As for Clarke's charges that the Bush administration was preoccupied with matters other than terrorism (like China and missile defense) during its first eight months in office, these, too, have been heard before. In 2002, after revelations about intelligence failures, many newspaper and magazine articles said the same thing.
A Newsweek article that May said: "The attorney general was hardly alone in seeming to de-emphasize terror in the young Bush administration. Over at the Pentagon, new Defense Secretary Donald Rumsfeld elected not to relaunch a Predator drone that had been tracking bin Laden, among other actions."
The narrative of Against All Enemies is very much a story in which Clarke depicts himself as the prescient gunslinger trying, often in vain, to rally a bunch of dilatory bureaucrats.

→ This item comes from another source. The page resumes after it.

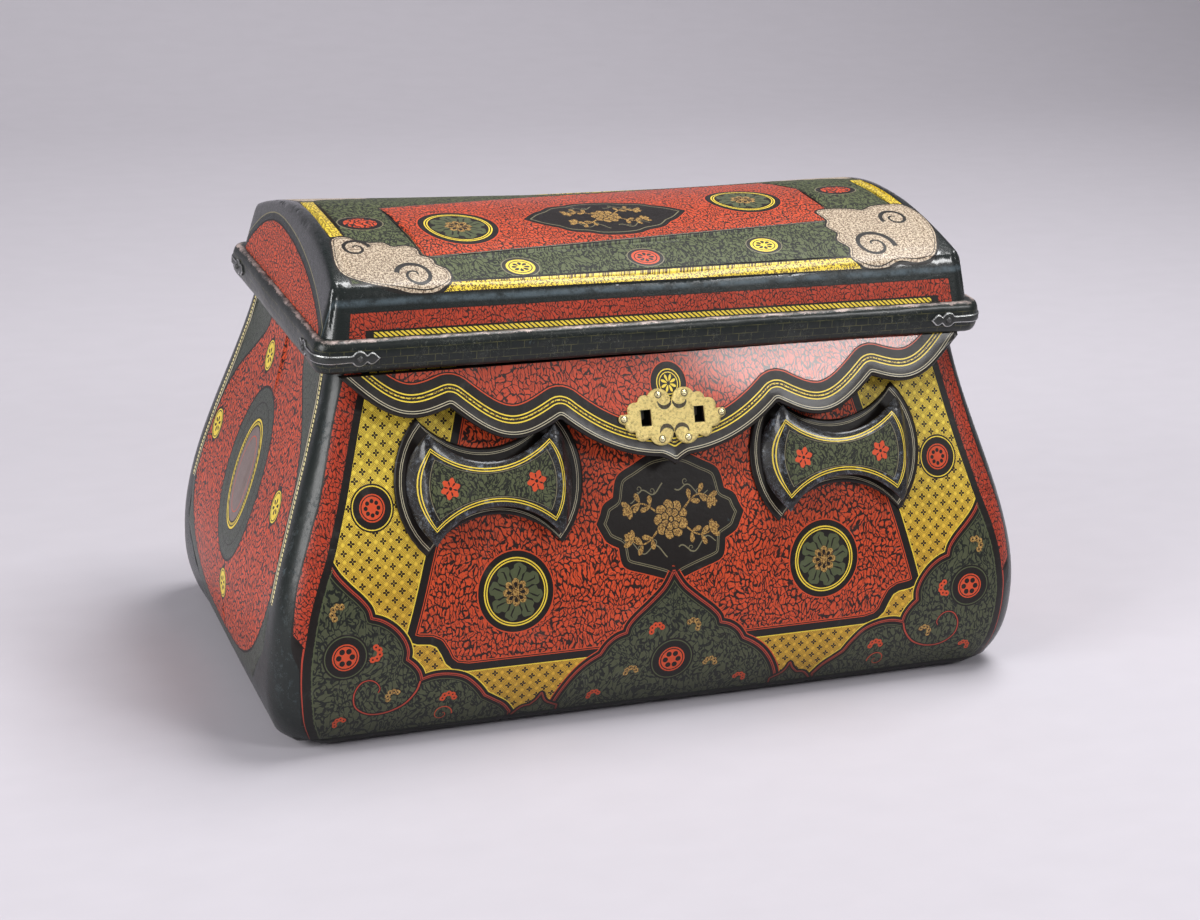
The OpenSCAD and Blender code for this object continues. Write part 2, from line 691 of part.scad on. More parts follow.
// Inner face of the flap, which hangs away from the body, and its lean
function flap_face(z) =
    let(
        u = (rim_z - z) / (rim_z - flap_tip_z),
        top_y = face_y(rim_z, -1) - flap_top_gap,
        low_y = face_y(flap_tip_z, -1) - flap_low_gap
    )
    top_y + (low_y - top_y) * u - flap_bulge * sin(180 * u);
function flap_lean(z) = atan((flap_face(z + 1) - flap_face(z - 1)) / 2);
function flap_point(x, row, outer) =
    let(
        z0 = flap_edge(x),
        k = min(1, (rim_z - z0) / edge_band),
        z1 = z0 + row[0] * k,
        z = z1 + (rim_z - z1) * row[1],
        thick = outer ? flap_t + row[2] * bead_t : 0
    )
    [x, flap_face(z) - thick, z];
module front_flap() {
    color(vermilion)
    difference() {
        sheet(
            [for (row = flap_rows) [for (x = flap_xs) flap_point(x, row, true)]],
            [for (row = flap_rows) [for (x = flap_xs) flap_point(x, row, false)]]
        );
        for (s = [-1, 1])
            translate([s * slot_x, flap_face(lock_z) - flap_t / 2, lock_z])
            cube([slot_w, 4 * flap_t, slot_h], center = true);
    }
}

// LOCK PLATE
// Lobes of the plate's right half: [x, height, radius]
lobes = [[8.4, 9.4, 8], [17.7, 9.6, 4.4], [24.4, 5, 4.9], [26.6, -3.4, 5], [20.8, -9.6, 4.5],
    [8.6, -9.4, 8], [32.3, 0.2, 3.1]];
// Sizes of the rectangle in the middle of the plate and of the necks of its side lobes
plate_core = [46, 20];
side_neck = [9, 3.4];
// Places of the rivets in the right half
plate_rivets = [[8.7, 13.6], [32.3, 0.2], [8.7, -13.6]];
// Places its children on the flap's face at the lock, with Z away from the face
module on_flap(lift) {
    translate([0, flap_face(lock_z) - flap_t - seat, lock_z])
    rotate([-flap_lean(lock_z), 0, 0])
    rotate([90, 0, 0])
    translate([0, 0, lift])
    children();
}
module lock_plate() {
    color(brass)
    on_flap(0)
    linear_extrude(lock_plate_t)
    difference() {
        union() {
            square(plate_core, center = true);
            for (s = [-1, 1], c = lobes) translate([s * c[0], c[1]]) circle(c[2]);
            for (s = [-1, 1])
                translate([s * (lobes[6][0] - side_neck[0] / 2), 0]) square(side_neck, center = true);
        }
        for (s = [-1, 1]) translate([s * slot_x, 0]) square([slot_w, slot_h], center = true);
    }
}
module lock_rivets() {
    color(brass)
    on_flap(lock_plate_t)
    for (s = [-1, 1], c = plate_rivets) translate([s * c[0], c[1]]) rivet();
}

body_skin();
wall_board(2);  // front_board
wall_board(0);  // back_board
wall_board(1);  // left_board
wall_board(3);  // right_board
base_board();
loop_plate(-1);  // loop_plate_left
loop_plate(1);  // loop_plate_right
loop_bridge(-1);  // loop_bridge_left
loop_bridge(1);  // loop_bridge_right
staple(-1);  // staple_left
staple(1);  // staple_right
hinge_body_leaf(-1);  // hinge_body_leaf_left
hinge_body_leaf(1);  // hinge_body_leaf_right
hinge_pin(-1);  // hinge_pin_left
hinge_pin(1);  // hinge_pin_right
hinge_body_rivets();
lid_skin();
lid_front_board();
lid_back_board();
lid_left_board();
lid_right_board();
lid_top_board();
rim_side(2);  // rim_front
rim_side(0);  // rim_back
rim_side(1);  // rim_left
rim_side(3);  // rim_right
corner_iron(-1, -1);  // corner_iron_front_left
corner_iron(1, -1);  // corner_iron_front_right
corner_iron(-1, 1);  // corner_iron_back_left
corner_iron(1, 1);  // corner_iron_back_right
corner_iron_rivets();
front_flap();
lock_plate();
lock_rivets();
hinge_lid_leaf(-1);  // hinge_lid_leaf_left
hinge_lid_leaf(1);  // hinge_lid_leaf_right
hinge_lid_rivets();
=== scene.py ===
"""Painted leather coffer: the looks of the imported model. Helper functions work in millimetres."""

import math

import bmesh
import bpy
import numpy as np
from mathutils import Matrix, Vector
from mathutils.geometry import delaunay_2d_cdt


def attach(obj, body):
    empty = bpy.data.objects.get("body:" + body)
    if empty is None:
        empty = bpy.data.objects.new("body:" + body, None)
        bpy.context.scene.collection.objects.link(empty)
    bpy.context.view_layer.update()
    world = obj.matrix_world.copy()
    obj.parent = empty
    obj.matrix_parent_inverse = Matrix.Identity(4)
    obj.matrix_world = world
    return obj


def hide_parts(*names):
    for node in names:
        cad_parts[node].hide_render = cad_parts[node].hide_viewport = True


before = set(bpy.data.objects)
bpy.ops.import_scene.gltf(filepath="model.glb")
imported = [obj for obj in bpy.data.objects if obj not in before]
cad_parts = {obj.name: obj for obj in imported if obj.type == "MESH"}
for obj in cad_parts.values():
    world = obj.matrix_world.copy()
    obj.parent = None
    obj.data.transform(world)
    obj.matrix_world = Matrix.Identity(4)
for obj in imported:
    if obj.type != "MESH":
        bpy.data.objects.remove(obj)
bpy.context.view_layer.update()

MM, PI = 0.001, math.pi

# ---------------------------------------------------------------- shape of the coffer, as in its source
MOUTH_W, MOUTH_D, MOUTH_Z, MOUTH_BACK = 414, 189, 225, 15
BELLY_W, BELLY_D, BELLY_Z = 504, 268, 50
FOOT_TUCK, FOOT_R, BASE_PROUD, TUCK_POWER = 13, 8, 1, 2.5
FOOT_Z = BASE_PROUD + FOOT_R
V_LOW = FOOT_Z - FOOT_R * PI / 2
CORNER_MOUTH_R, CORNER_BELLY_R, SKIN_T = 13, 24, 3
END_FULL, SIDE_FULL = 0.65, 1.2
RIM_Z, RIM_H, RIM_A, RIM_B, RIM_IN, RIM_R, RIM_BULGE, BULGE_POWER = 225.3, 20, 220, 107.5, 15, 11, 5, 2.5
DOME_A, DOME_B, DOME_Z, DOME_H, DOME_R = 214, 101.5, 245.3, 48, 13
CROWN_FALL, CROWN_SAG, SIDE_STEEP, END_STEEP, ROUND_POWER = 24, 4, 3, 4, 12
FLAP_T, FLAP_TOP_GAP, FLAP_LOW_GAP, FLAP_BULGE = 4, 3.8, 11.8, 1.5
FLAP_HALF, FLAP_TIP_Z, FLAP_LOBE_Z, FLAP_END_Z = 205, 162, 167, 223
NOTCH1_X, NOTCH1_Z, NOTCH2_X, NOTCH2_Z, LOBE2_DEEP, LOBE3_DEEP = 72, 192.5, 140, 203, 13.5, 12.5
LOCK_Z, PLATE_T, SLOT_X, SLOT_W, SLOT_H = 190, 1.5, 17.6, 7, 10
LOOP_X, LOOP_Z, LOOP_HALF, LOOP_CX, LOOP_CZ, LOOP_WAIST = 115.5, 157, 59.5, 43, 38, 18.5
LOOP_PLATE_T, LOOP_BORDER, LOOP_SPACE, BRIDGE_T, BRIDGE_RAMP = 2, 7, 10, 3, 12
SEAT = 0.2
INSIDE = 0.02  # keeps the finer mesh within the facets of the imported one
BUMP = 0.18 * MM
WELD = 0.01 * MM
CELL = 1.6  # nearest that a grid point may be to a painted line
OUT_X, LOW_Z, TOP_Z = 262, -8, 226  # beyond the ends, foot and mouth of every wall's flat outline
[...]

This can result in some self-dramatizing moments, as when he describes thrusting his "Secret Service-issued .357 sidearm" into his belt as he dressed to go to work at the White House the day after 9/11. But there is also genuine passion in his descriptions of his fights over three decades with a lumbering, risk-averse federal bureaucracy, hobbled with committees and subcommittees charged with coming up with plans for more initiatives and agendas.
One of the things that has opened Clarke to criticism is his "you are there" narrative, which recreates entire scenes, like the day of Sept. 11 at the White House, complete with dialogue. In addition, some of his interpretations of other people's reactions are clearly patronizing and off base.

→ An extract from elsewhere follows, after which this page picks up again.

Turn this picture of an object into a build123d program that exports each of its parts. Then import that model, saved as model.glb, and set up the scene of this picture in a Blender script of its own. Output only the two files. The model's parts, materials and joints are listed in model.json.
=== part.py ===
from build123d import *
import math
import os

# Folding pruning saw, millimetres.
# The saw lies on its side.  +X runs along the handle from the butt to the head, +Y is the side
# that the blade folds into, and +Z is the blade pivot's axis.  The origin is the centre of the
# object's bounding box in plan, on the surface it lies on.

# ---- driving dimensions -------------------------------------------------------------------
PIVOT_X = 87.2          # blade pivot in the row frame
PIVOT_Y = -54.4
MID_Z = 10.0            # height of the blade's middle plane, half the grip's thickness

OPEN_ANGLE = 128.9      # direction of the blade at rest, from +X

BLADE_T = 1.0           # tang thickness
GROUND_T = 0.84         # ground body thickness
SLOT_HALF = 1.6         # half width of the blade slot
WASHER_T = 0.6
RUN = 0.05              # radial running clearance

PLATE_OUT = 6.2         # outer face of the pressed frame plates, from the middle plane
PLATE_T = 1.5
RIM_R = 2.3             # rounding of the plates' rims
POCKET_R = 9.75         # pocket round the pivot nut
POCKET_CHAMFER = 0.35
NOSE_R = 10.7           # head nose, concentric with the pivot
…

Clarke -- who worked for the administrations of Ronald Reagan, George H.W. Bush, Clinton and George W. Bush -- was known to his colleagues for his hard-driving, take-no-prisoners style, and he describes himself in these pages as an Ahab, obsessively pursuing the white whale of Osama bin Laden.
Of US Vice President Dick Cheney, Clarke writes that "below that surface calm ran strong, almost extreme beliefs." He describes Bush as looking for "the simple solution, the bumper sticker description of the problem" and asserts that Bush felt a need "to `do something big' to respond to the events of Sept. 11," a need filled by going to war against Iraq.
He is scathing about the FBI and its director, Louis Freeh, who he says rarely "did anything eagerly that the White House had asked him to do" during the Clinton administration. And he is weirdly contradictory on the subject of the CIA and George Tenet, its director, complaining that the agency was laggard in its pursuit of al-Qaeda "in sharp contrast" to its director's "personal fixation" on the terrorist group.
Although Clarke chastises the Clinton administration for failing to follow through on its bombing campaign of terrorist training camps in Afghanistan, which might have eliminated Osama bin Laden and curtailed al-Qaeda, he suggests that it was more committed to the fight against terrorism than its successor.
At the end of this book Clarke argues that the war against Iraq has undermined the war against al-Qaeda and spawned further hatred of the US in the Islamic world. He also argues that the Bush administration should have been paying more attention to four other volatile countries in the region: Afghanistan (where the Taliban is now resurgent), Pakistan, Saudi Arabia and Iran.
If the US does not grapple with the problems in these countries, he warns, "we face the prospect of the following scenario by 2007: A Taliban-like government in Pakistan armed with nuclear weapons, supporting a similar satellite nation next door in Afghanistan and promoting al-Qaeda-like ideology and terror throughout the world; in the gulf, a nuclear-armed Iran, promoting its own version of Hezbollah-style ideology; and Saudi Arabia after the fall of the House of Saud, creating its own version of a 14th-century theocratic republic."
This vision, a reverse image of the democratic domino theory envisioned by some proponents of the Iraq war, may sound like a far-fetched nightmare. But then Clarke's pre-9/11 warning of "a day after a terrorist attack, with hundreds of Americans dead" once seemed like a far-fetched nightmare, too.